Plant sterols have a chemical structure similar to cholesterol and can be isolated from various vegetable oils, seeds, nuts, and fruits. Once absorbed, phytosterols circulate in lipoproteins and then may be used as precursors for steroid hormones because they accumulate in the liver, adrenal glands, ovaries, and testes. Plant sterols have been credited with cholesterol lowering, particularly in children with heterozygous familial hypercholesterolemia and in management of atherosclerosis. Phytosterols also increase de novo hepatic cholesterol synthesis and secretion, decrease hepatic and lipoprotein lipase activities, and increase serum lecithin: cholesterol acyltransferase activity.

Preparations and extracts from the berries of saw palmetto (Serenoa repens) have been used to alleviate symptoms in patients with benign prostatic hypertrophy. Glutamine is the most abundant amino acid in the body that is incorporated into protein. It is used by rapidly dividing cells (enterocytes and leukocytes). Glutamine supports nucleotide biosynthesis and provides high energy during periods of stress. It is generally considered nonessential but becomes conditionally essential during stress and in the presence of gastrointestinal tract disease. It functions not only as a nontoxic nitrogen donor but also as an important glucose precursor in the tricarboxylic acid cycle and stimulates muscle glycogen storage and gluconeogenesis. During times of stress, glutamine is provided by free intracellular stores, muscle catabolism, and glutamine synthesis. High rates of glutamine utilization by immune system cells furnish sufficient intracellular biosynthetic intermediates for nucleotide and protein synthesis. During strenuous exercise, serum glutamine levels decrease, and this situation is purported to contribute to the subsequent relative immune suppression and risk of infection.

Taurine is considered a conditionally essential amino acid, primarily because of its necessity in low-birth-weight newborns. Levels of taurine are reduced in patients with trauma-induced injuries and patients receiving parenteral nutrition, which typically lacks taurine in the amino acid solution. In both children and adults, taurine functions as a modulator of intracellular osmolarity (cell volume regulation) and, possibly, as a neuroactive amino acid. Whether this neuronal effect is on glial cell tonicity, which then affects neuronal cells or whether taurine is directly inhibitory to neuronal tissue is unclear. In the renal medulla, taurine participates in an adaptive mechanism to modulate intracellular osmolarity in the face of rapid and large changes in the interstitial fluids bathing the tubular cells. A similar function seems to be sub served in the brain of adults as well as neonates. No clear evidence of severe toxicity has been associated with oral intake of taurine.

Glucosamine and chondroitin is an integral part of glycosaminoglycans and consists of repeating disaccharide units of an acidic sugar and an amino sugar. Either glucosamine or galactosamine can act as the amino sugar.
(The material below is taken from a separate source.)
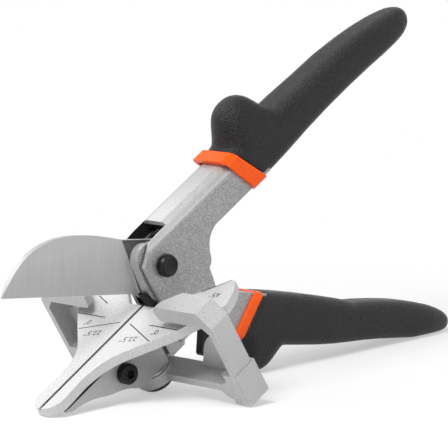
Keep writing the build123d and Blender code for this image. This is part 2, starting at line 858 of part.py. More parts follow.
def make_grip(plane, base, reach, section_shares, bump_reach, bump_rise, rear, core):
    """Moulded grip with a finger bump, filling the space round its metal core."""
    square = Plane(origin=plane.origin, x_dir=plane.z_dir, z_dir=plane.x_dir)
    way = square.y_dir.dot(plane.y_dir)
    with BuildPart() as grip:
        for place, low, high, half, corner in section_shares:
            along = grip_front + place * (reach - grip_front)
            with BuildSketch(square.offset(along)):
                with Locations((0, way * (base + (low + high) / 2 * grip_height))):
                    RectangleRounded(
                        2 * half * grip_half_width, (high - low) * grip_height, corner * grip_round
                    )
        loft(ruled=True)
        level = Plane(origin=plane.origin, x_dir=plane.x_dir, z_dir=plane.y_dir)
        level = level.offset(base + grip_height)
        with BuildPart(mode=Mode.PRIVATE) as hump:
            for height, middle, length, half in bump_section_shares:
                with BuildSketch(level.offset(height * bump_rise)):
                    with Locations((bump_reach + middle * bump_half_length, 0)):
                        half_width = half * grip_half_width
                        RectangleRounded(
                            2 * length * bump_half_length, 2 * half_width, bump_corner_share * half_width
                        )
            loft(ruled=True)
        add(hump.part)
        with BuildSketch(plane):
            with BuildLine():
                Polyline(
                    *rear,
                    (rear[-1][0], base + 2 * grip_height),
                    (0, base + 2 * grip_height),
                    (0, base - grip_height),
                    (rear[0][0], base - grip_height),
                    close=True,
                )
            make_face()
        extrude(amount=2 * grip_half_width, both=True, mode=Mode.SUBTRACT)
        add(core, mode=Mode.SUBTRACT)
    return grip.part


upper_plane = pivot_side()
lower_plane = outward_side(handle_turn)
rim_low = channel_rim - pivot_height
rim_high = channel_top - pivot_height
upper_low = grip_inner_upper - collar_margin
upper_high = grip_inner_upper + grip_height + collar_margin
upper_front = [(upper_collar_reach + upper_collar_slant, upper_low), (upper_collar_reach, upper_high)]
upper_rear_high = upper_collar_reach + upper_collar_length
upper_rear = [(upper_rear_high + upper_grip_slant, upper_low), (upper_rear_high, upper_high)]
upper_collar = make_collar(
    upper_plane, grip_inner_upper, 0, 1, upper_front, upper_rear, rim_low, rim_high, channel_half_width,
)
save(upper_collar, "upper_collar")
upper_grip = make_grip(
    upper_plane, grip_inner_upper, handle_reach, upper_section_shares,
    bump_reach_upper, bump_rise_upper, upper_rear, upper_channel.part,
)
save(upper_grip, "upper_grip")
lower_low = grip_inner_lower - collar_margin
lower_high = grip_inner_lower + grip_height + collar_margin
lower_front = [(lower_collar_reach, lower_low), (lower_collar_reach - lower_collar_slant, lower_high)]
lower_rear_low = lower_collar_reach + lower_collar_length
lower_rear = [(lower_rear_low, lower_low), (lower_rear_low - lower_grip_slant, lower_high)]
lower_collar = make_collar(
    lower_plane, grip_inner_lower, handle_turn, -1, lower_front, lower_rear,
    stem_inner, stem_outer, stem_half_width,
)
save(lower_collar, "lower_collar")
lower_grip = make_grip(
    lower_plane, grip_inner_lower, lower_reach, lower_section_shares,
    bump_reach_lower, bump_rise_lower, lower_rear, lower_lever.part,
)
save(lower_grip, "lower_grip")

# Fence: cast bracket round the table, its front face through the mitre point.
gusset_shares = [(0.2, -0.98), (0.47, -0.79), (0.58, -0.49), (0.70, -0.30), (0.95, -0.22)]
gusset = scaled(gusset_shares, fence_half_width, bar_bottom)
arm_inner = fence_half_width - fence_wall
with BuildPart() as fence_bracket:
    with BuildSketch(across(0)):
        with BuildLine():
            Polyline(
                (0, -bar_bottom),
                (foot_inner - foot_rise, -bar_bottom),
                (foot_inner, -foot_drop + foot_rise),
                (fence_half_width, -foot_drop),
                (fence_half_width, nose_bottom),
                (fence_half_width - nose_bevel, nose_top),
                (nose_inner, nose_top),
                (nose_inner, nose_bottom),
                (arm_inner - nose_bottom, nose_bottom),
                (arm_inner, 0),
                (arm_inner, -foot_top),
                (foot_inner, -bar_top),
                (0, -bar_top),
                close=True,
            )
        make_face()
        rounded = [
            (nose_inner, nose_bottom),
            (nose_inner, nose_top),
            (fence_half_width, -foot_drop),
            (fence_half_width, nose_bottom),
            (arm_inner, 0),
        ]
        corners = [v for v in vertices() if (round(v.X, 3), round(v.Y, 3)) in rounded]
        fillet(corners, radius=nose_round)
        mirror(about=Plane.YZ)
    extrude(amount=fence_depth)
    for way in (-1, 1):
        with BuildSketch(deck(0)):
            with BuildLine():
                Polyline(
                    (nose_land, way * nose_inner),
                    (fence_depth + overrun, way * (nose_inner + fence_depth + overrun - nose_land)),
                    (fence_depth + overrun, way * (nose_inner - overrun)),
                    (nose_land, way * (nose_inner - overrun)),
                    close=True,
                )
            make_face()
        extrude(amount=nose_top + overrun, mode=Mode.SUBTRACT)
    with BuildSketch(across(fence_depth - web_thickness)):
        with BuildLine():
            Spline(*gusset)
            Polyline(
                gusset[-1],
                (fence_half_width - fence_wall / 2, gusset[-1][1]),
                (fence_half_width - fence_wall / 2, -bar_bottom),
                (0, -bar_bottom),
                (0, gusset[0][1]),
                gusset[0],
            )
        make_face()
        mirror(about=Plane.YZ)
    extrude(amount=web_thickness)
    with BuildSketch(deck(-bar_bottom)):
        Circle(boss_radius)
    extrude(amount=bar_bottom - boss_top)
    with BuildSketch(deck(-bar_bottom)):
        Circle(fence_bolt_radius + running_gap)
    extrude(amount=bar_bottom - boss_top, mode=Mode.SUBTRACT)
    for way in (-1, 1):
        corner = fence_half_width - foot_inner
        with BuildSketch(deck(-foot_drop)):
            with Locations((foot_pad_depth / 2, way * (fence_half_width + foot_pad - corner / 2))):
                RectangleRounded(foot_pad_depth, corner, foot_round)
        extrude(amount=foot_drop - foot_top)
save(fence_bracket.part, "fence_bracket")

# Fence pivot: shoulder screw from below and a washer against the carrier.
with BuildPart() as fence_pivot_screw:
    with BuildSketch(deck(-bar_bottom - running_gap)):
        Circle(fence_head_radius)
    extrude(amount=-fence_head_height)
    dome = fence_pivot_screw.faces().sort_by(Axis((0, 0, 0), (-sin_tilt, 0, cos_tilt)))[0].edges()
    chamfer(dome, length=fence_head_bevel)
    with BuildSketch(deck(-bar_bottom - running_gap)):
        Circle(fence_bolt_radius)
    extrude(amount=bar_bottom + running_gap - keel_depth)
    with BuildSketch(deck(-keel_depth)):
        Circle(fence_thread_radius)
    extrude(amount=fence_thread_length)
save(fence_pivot_screw.part, "fence_pivot_screw")

with BuildPart() as fence_washer:
    with BuildSketch(deck(-boss_top + running_gap)):
        Circle(fence_washer_radius)
        Circle(fence_bolt_radius, mode=Mode.SUBTRACT)
    extrude(amount=boss_top - running_gap - keel_depth)
save(fence_washer.part, "fence_washer")
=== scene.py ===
import bmesh
import bpy
import json
import math
from mathutils import Matrix, Vector


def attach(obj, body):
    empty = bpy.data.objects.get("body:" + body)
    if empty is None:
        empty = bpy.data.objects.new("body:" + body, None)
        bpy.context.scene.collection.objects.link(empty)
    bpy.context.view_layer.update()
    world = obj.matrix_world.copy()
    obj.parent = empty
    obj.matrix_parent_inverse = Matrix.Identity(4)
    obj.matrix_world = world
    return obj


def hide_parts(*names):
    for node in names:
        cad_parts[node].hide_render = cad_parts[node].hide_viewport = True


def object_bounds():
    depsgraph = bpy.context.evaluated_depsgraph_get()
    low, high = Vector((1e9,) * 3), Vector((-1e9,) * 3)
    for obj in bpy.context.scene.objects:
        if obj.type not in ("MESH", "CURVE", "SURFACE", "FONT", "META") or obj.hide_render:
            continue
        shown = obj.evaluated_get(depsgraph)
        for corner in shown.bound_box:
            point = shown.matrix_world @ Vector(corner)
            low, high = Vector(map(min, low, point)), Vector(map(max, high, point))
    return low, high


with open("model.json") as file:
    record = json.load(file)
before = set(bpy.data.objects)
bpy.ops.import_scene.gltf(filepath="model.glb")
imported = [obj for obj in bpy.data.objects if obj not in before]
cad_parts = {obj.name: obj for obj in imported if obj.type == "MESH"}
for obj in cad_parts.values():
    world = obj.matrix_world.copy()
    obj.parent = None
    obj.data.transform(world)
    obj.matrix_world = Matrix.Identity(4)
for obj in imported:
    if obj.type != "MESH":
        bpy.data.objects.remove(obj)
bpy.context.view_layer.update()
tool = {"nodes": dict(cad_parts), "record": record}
parts = tool["nodes"]

# Work table: a die-cast zinc plate with a tip arm, two wings and the blade slot.
# It is shot-blasted and lacquered silver grey, with its edges broken by tumbling,
# and its top is rubbed bright. It slopes while the tool stands on its fence feet.
MM = 0.001
TABLE_SLOPE = math.radians(30.4)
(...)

Glucosamine stimulates production of proteoglycans, which are the ground substance of articular cartilage, as well hyaluronic acid, which is responsible for the lubricating and shock absorbing properties of synovial fluid.

Potential mechanisms of action of omega 3 fatty acid are related to (1) direct effects on myocardial tissue to stabilize membranes and prolong the relative refractory period (2) diversion of intermediaries away from pro inflammatory prostaglandins (3) alteration of metabolism of lipoproteins and (4) modulation of metabolism of nitric oxide.

Despite the lack of scientific evidence for or against the use of these products, they continue to be widely ingested throughout the world.